In response to the severe housing crisis plaguing the city, New York has taken a decisive stance against Airbnb, which has been accused of exacerbating the issue. While stringent regulations were already in place, City Hall had not previously equipped itself with the necessary tools for effective enforcement. However, this has now changed. Landlords are no longer permitted to rent out entire apartments for stays of less than 30 days, must be physically present on the property during their guests' occupancy, and are limited to accommodating a maximum of two individuals.

Since September 5, a new law mandates that hosts must register with the city if they intend to rent their property for less than a month. Moreover, platforms such as Airbnb, Booking.com, and VRBO are obligated to verify the validity of these registration numbers and provide the city with monthly data concerning stays and landlord activities.

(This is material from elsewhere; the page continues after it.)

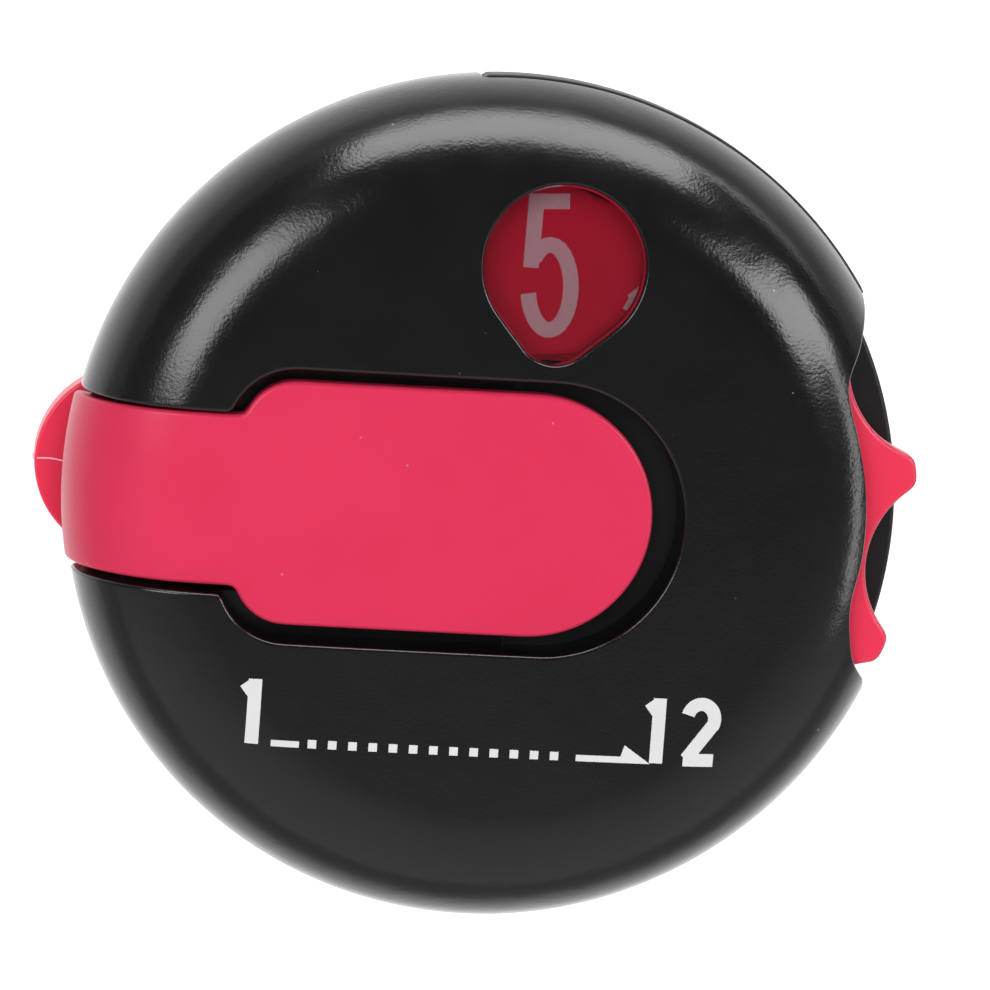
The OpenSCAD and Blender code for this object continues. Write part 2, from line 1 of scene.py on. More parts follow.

Non-compliance with these regulations carries substantial penalties, including fines of up to $5,000 for repeat offenders, and platforms may face fines of $1,500 per unlawful transaction. These measures have yielded significant results: According to the Inside Airbnb website, which monitors the global activities of the San Francisco-based platform and advocates for increased regulation, the number of short-term listings on Airbnb plummeted from 22,400 to 6,800 between August and early September, representing a 70% decrease. Photo by Open Grid Scheduler / Scalable Grid Engine, Wikimedia commons.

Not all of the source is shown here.